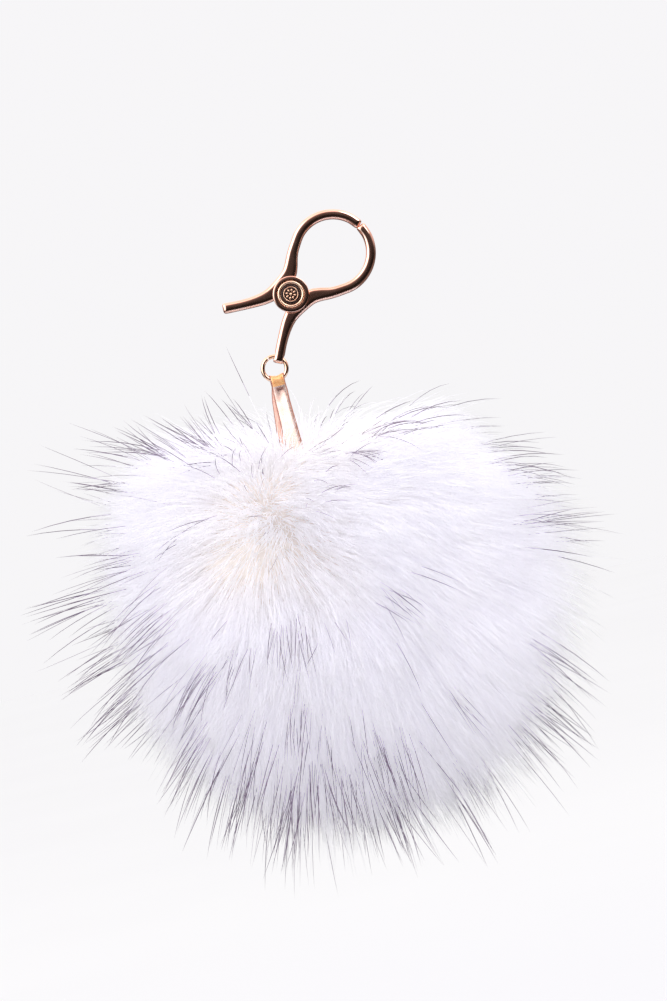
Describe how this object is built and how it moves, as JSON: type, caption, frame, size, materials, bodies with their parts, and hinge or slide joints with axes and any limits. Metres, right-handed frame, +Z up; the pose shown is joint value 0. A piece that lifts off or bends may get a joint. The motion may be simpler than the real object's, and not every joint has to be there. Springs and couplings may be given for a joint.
{
  "type": "plush keychain",
  "caption": "Long-pile faux-fur ball hung by a folded leather strap and a jump ring from a sprung, squeeze-to-open loop clasp.",
  "frame": {"origin": "centre of the clasp's round loop, in its middle plane, where a handle or key ring goes through", "axes": "+Z up with the ball hanging plumb, -Y towards the front with the medallion, +X towards the side that the loop leans to"},
  "size_m": [0.144, 0.14, 0.1798],
  "materials": {
    "rose_gold": "polished rose-gold plating on cast zinc",
    "bright_gold": "polished pale rose-gold plating",
    "dark_enamel": "dark glossy enamel",
    "spring_steel": "drawn spring steel",
    "metallic_leather": "metallic rose-gold coated leather, satin",
    "sewing_thread": "twisted polyester thread",
    "knitted_backing": "cream knitted backing cloth",
    "polyester_fill": "loose polyester fibre",
    "faux_fur": "long white acrylic pile with dark-tipped guard hairs"
  },
  "bodies": {
    "clip": {"clip_arm_lower": "rose_gold", "pivot_pin": "spring_steel", "torsion_spring": "spring_steel", "hub_bezel": "bright_gold", "front_medallion": "dark_enamel", "rear_cap": "rose_gold"},
    "upper_arm": {"clip_arm_upper": "rose_gold"},
    "ring": {"jump_ring": "bright_gold"},
    "strap": {"strap": "metallic_leather", "strap_stitch": "sewing_thread"},
    "pom": {"gather_thread": "sewing_thread", "fur_backing": "knitted_backing", "stuffing_ball": "polyester_fill", "fur_pile": "faux_fur"}
  },
  "joints": [
    {"name": "clasp_open", "type": "hinge", "parent": "clip", "child": "upper_arm", "pos_m": [-0.01367, 0, -0.00888], "axis": [0, -1, 0], "range_deg": [0, 28], "stiffness_Nm_per_rad": 0.15, "springref_deg": -28.65, "deforming": ["torsion_spring"]},
    {"name": "ring_swing", "type": "hinge", "parent": "clip", "child": "ring", "pos_m": [-0.02051, 0, -0.02486], "axis": [0.8192, 0, -0.5736], "range_deg": [-30, 30]},
    {"name": "strap_swing", "type": "hinge", "parent": "ring", "child": "strap", "pos_m": [-0.02241, 0, -0.02756], "axis": [0, -1, 0], "range_deg": [-30, 30]},
    {"name": "pom_flex", "type": "hinge", "parent": "strap", "child": "pom", "pos_m": [-0.02133, 0, -0.05566], "axis": [1, 0, 0], "range_deg": [-20, 20]}
  ]
}
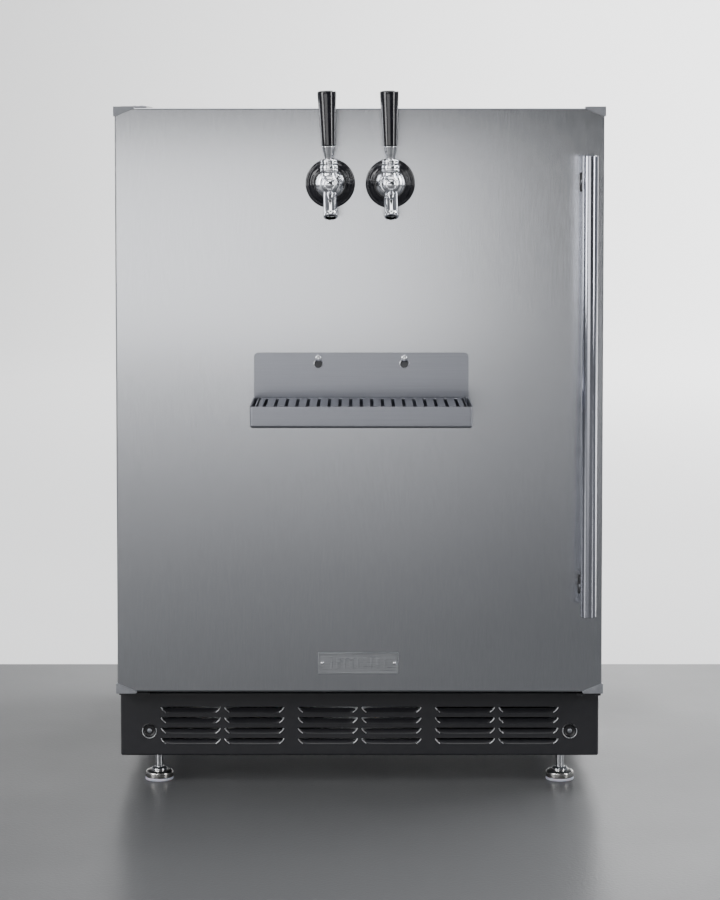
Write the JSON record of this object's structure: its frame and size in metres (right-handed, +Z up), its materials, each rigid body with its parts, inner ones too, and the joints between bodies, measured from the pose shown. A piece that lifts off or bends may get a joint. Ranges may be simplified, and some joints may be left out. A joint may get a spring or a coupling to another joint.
{
  "type": "kegerator",
  "caption": "Undercounter draught beer refrigerator with a hinged stainless door carrying lever faucets and a drip tray, on levelling feet.",
  "frame": {"origin": "on the floor under the feet, at the middle of the object's footprint", "axes": "+Z up, -Y to the front (the door and the taps), +X to the right as one faces the door"},
  "size_m": [0.6032, 0.7353, 0.8702],
  "materials": {
    "stainless": "fine vertical brushing, satin",
    "tray_steel": "satin sheet, fine grain",
    "satin_grey": "satin grey coat",
    "badge": "satin plate",
    "chrome": "polished",
    "black_gloss": "polished black",
    "black_plastic": "fine texture",
    "pale_plastic": "smooth moulded",
    "white_plastic": "vacuum-formed, slight orange peel",
    "foam": "rigid foam, hidden",
    "gasket_rubber": "soft matte",
    "black_steel": "fine textured powder coat",
    "zinc": "zinc plated",
    "fins": "black dipped fins"
  },
  "bodies": {
    "cabinet": {"left_side_panel": "black_steel", "right_side_panel": "black_steel", "top_panel": "black_steel", "back_panel": "black_steel", "base_pan": "zinc", "cabinet_liner": "white_plastic", "cabinet_foam": "foam", "keg_floor_plate": "stainless", "evaporator_cover": "white_plastic", "control_box": "white_plastic", "upper_hinge": "zinc", "lower_hinge": "zinc", "stop_bracket": "zinc", "kick_grille": "black_steel", "compressor": "black_steel", "condenser": "fins", "power_inlet": "black_plastic"},
    "door": {"door_skin": "stainless", "door_foam": "foam", "door_liner": "white_plastic", "door_gasket": "gasket_rubber", "corner_cap_upper_left": "satin_grey", "corner_cap_upper_right": "satin_grey", "corner_cap_lower_left": "satin_grey", "corner_cap_lower_right": "satin_grey", "handle_bar": "chrome", "handle_post_lower": "black_plastic", "handle_post_upper": "black_plastic", "badge_plate": "badge", "tray_screw_left": "chrome", "tray_screw_right": "chrome", "tap_left_flange": "black_gloss", "tap_left_shank": "chrome", "tap_left_coupling_nut": "chrome", "tap_left_faucet_body": "chrome", "tap_left_bonnet": "chrome", "tap_right_flange": "black_gloss", "tap_right_shank": "chrome", "tap_right_coupling_nut": "chrome", "tap_right_faucet_body": "chrome", "tap_right_bonnet": "chrome"},
    "left_lever": {"tap_left_lever": "chrome", "tap_left_knob": "black_gloss"},
    "right_lever": {"tap_right_lever": "chrome", "tap_right_knob": "black_gloss"},
    "left_plunger": {"tap_left_plunger": "chrome"},
    "right_plunger": {"tap_right_plunger": "chrome"},
    "tray": {"drip_tray": "tray_steel"},
    "grate": {"drip_grate": "tray_steel"},
    "front_left_foot": {"foot_stem_front_left": "chrome", "foot_pad_front_left": "pale_plastic"},
    "front_right_foot": {"foot_stem_front_right": "chrome", "foot_pad_front_right": "pale_plastic"},
    "rear_left_foot": {"foot_stem_rear_left": "chrome", "foot_pad_rear_left": "pale_plastic"},
    "rear_right_foot": {"foot_stem_rear_right": "chrome", "foot_pad_rear_right": "pale_plastic"},
    "thermostat_knob": {"control_knob": "black_plastic"},
    "cold_fan": {"evaporator_fan": "black_plastic"},
    "hot_fan": {"condenser_fan": "black_plastic"}
  },
  "joints": [
    {"name": "door_swing", "type": "hinge", "parent": "cabinet", "child": "door", "pos_m": [-0.286, -0.2145, 0], "axis": [0, 0, -1], "range_deg": [0, 110]},
    {"name": "left_lever_pull", "type": "hinge", "parent": "door", "child": "left_lever", "pos_m": [-0.03621, -0.3045, 0.76799], "axis": [0.9995, 0, 0.0314], "range_deg": [0, 25]},
    {"name": "right_lever_pull", "type": "hinge", "parent": "door", "child": "right_lever", "pos_m": [0.03742, -0.3045, 0.768], "axis": [0.9998, 0, 0.0175], "range_deg": [0, 25]},
    {"name": "left_plunger_slide", "type": "slide", "parent": "door", "child": "left_plunger", "axis": [0, 1, 0], "range_m": [0, 0.0035]},
    {"name": "right_plunger_slide", "type": "slide", "parent": "door", "child": "right_plunger", "axis": [0, 1, 0], "range_m": [0, 0.0035]},
    {"name": "tray_lift", "type": "slide", "parent": "door", "child": "tray", "axis": [0, 0, 1], "range_m": [0, 0.0072]},
    {"name": "grate_lift", "type": "slide", "parent": "tray", "child": "grate", "axis": [0, 0, 1], "range_m": [0, 0.06]},
    {"name": "front_left_foot_screw", "type": "slide", "parent": "cabinet", "child": "front_left_foot", "axis": [0, 0, -1], "range_m": [0, 0.015]},
    {"name": "front_right_foot_screw", "type": "slide", "parent": "cabinet", "child": "front_right_foot", "axis": [0, 0, -1], "range_m": [0, 0.015]},
    {"name": "rear_left_foot_screw", "type": "slide", "parent": "cabinet", "child": "rear_left_foot", "axis": [0, 0, -1], "range_m": [0, 0.015]},
    {"name": "rear_right_foot_screw", "type": "slide", "parent": "cabinet", "child": "rear_right_foot", "axis": [0, 0, -1], "range_m": [0, 0.015]},
    {"name": "thermostat_turn", "type": "hinge", "parent": "cabinet", "child": "thermostat_knob", "pos_m": [0.1975, -0.1103, 0.79], "axis": [0, -1, 0], "range_deg": [0, 270]},
    {"name": "cold_fan_spin", "type": "hinge", "parent": "cabinet", "child": "cold_fan", "pos_m": [0, 0.2905, 0.71], "axis": [0, 1, 0], "continuous": true},
    {"name": "hot_fan_spin", "type": "hinge", "parent": "cabinet", "child": "hot_fan", "pos_m": [0.1, 0.3, 0.135], "axis": [0, 1, 0], "continuous": true}
  ],
  "couplings": [
    {"joint": "left_plunger_slide", "follows": "left_lever_pull", "m_per_rad": 0.00775},
    {"joint": "right_plunger_slide", "follows": "right_lever_pull", "m_per_rad": 0.00775}
  ]
}
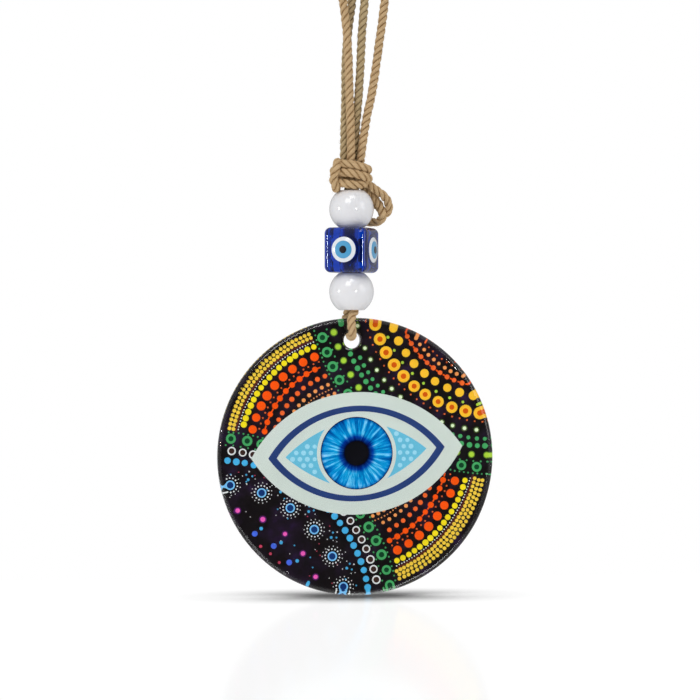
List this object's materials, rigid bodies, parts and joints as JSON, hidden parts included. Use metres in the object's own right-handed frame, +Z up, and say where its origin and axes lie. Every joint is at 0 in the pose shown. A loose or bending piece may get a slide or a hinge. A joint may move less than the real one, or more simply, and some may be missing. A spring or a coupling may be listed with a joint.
{
  "type": "evil eye hanging ornament",
  "caption": "Round printed glass eye charm hung on a knotted jute cord below a cube eye bead between two white beads.",
  "frame": {"origin": "bearing point at the top inside of the hanging loops, where a hook or nail carries them", "axes": "+Z up along the hanging cord, -Y the picture face, +X to the right seen from the front"},
  "size_m": [0.09, 0.0209, 0.236],
  "materials": {
    "clear_glass": "polished",
    "picture_print": "printed film",
    "backing": "satin white film",
    "white_glass": "glossy opaque white",
    "cobalt_glass": "glossy cobalt blue",
    "white_drop": "glossy opaque white",
    "light_blue_drop": "glossy light blue",
    "pupil_drop": "glossy black",
    "jute": "twisted natural jute"
  },
  "bodies": {
    "cord": {"hanging_knot": "jute", "front_hanging_loop": "jute", "back_hanging_loop": "jute", "tail_bight": "jute"},
    "upper_bead": {"upper_white_bead": "white_glass"},
    "cube": {"cube_bead": "cobalt_glass", "cube_eye_1_white": "white_drop", "cube_eye_1_blue": "light_blue_drop", "cube_eye_1_pupil": "pupil_drop", "cube_eye_2_white": "white_drop", "cube_eye_2_blue": "light_blue_drop", "cube_eye_2_pupil": "pupil_drop", "cube_eye_3_white": "white_drop", "cube_eye_3_blue": "light_blue_drop", "cube_eye_3_pupil": "pupil_drop", "cube_eye_4_white": "white_drop", "cube_eye_4_blue": "light_blue_drop", "cube_eye_4_pupil": "pupil_drop"},
    "lower_bead": {"lower_white_bead": "white_glass"},
    "disc_hanger": {"disc_cord": "jute"},
    "disc": {"glass_disc": "clear_glass", "picture_film": "picture_print", "white_backing": "backing"}
  },
  "joints": [
    {"name": "upper_bead_spin", "type": "hinge", "parent": "cord", "child": "upper_bead", "pos_m": [0, 0, -0.1071], "axis": [0, 0, 1], "continuous": true},
    {"name": "cube_bead_spin", "type": "hinge", "parent": "cord", "child": "cube", "pos_m": [0, 0, -0.1208], "axis": [0, 0, 1], "continuous": true},
    {"name": "lower_bead_spin", "type": "hinge", "parent": "cord", "child": "lower_bead", "pos_m": [0, 0, -0.1345], "axis": [0, 0, 1], "continuous": true},
    {"name": "disc_twist", "type": "hinge", "parent": "cord", "child": "disc_hanger", "pos_m": [0, 0, -0.1504], "axis": [0, 0, 1], "range_deg": [-90, 90]},
    {"name": "disc_sway", "type": "hinge", "parent": "disc_hanger", "child": "disc", "pos_m": [0, 0, -0.1504], "axis": [0, 1, 0], "range_deg": [-12, 12]}
  ]
}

▸ **PROBLEM DESCRIPTION**: Report only the number of lines in the records that include the word "loose".

▸ **THE RESPONSE**: 2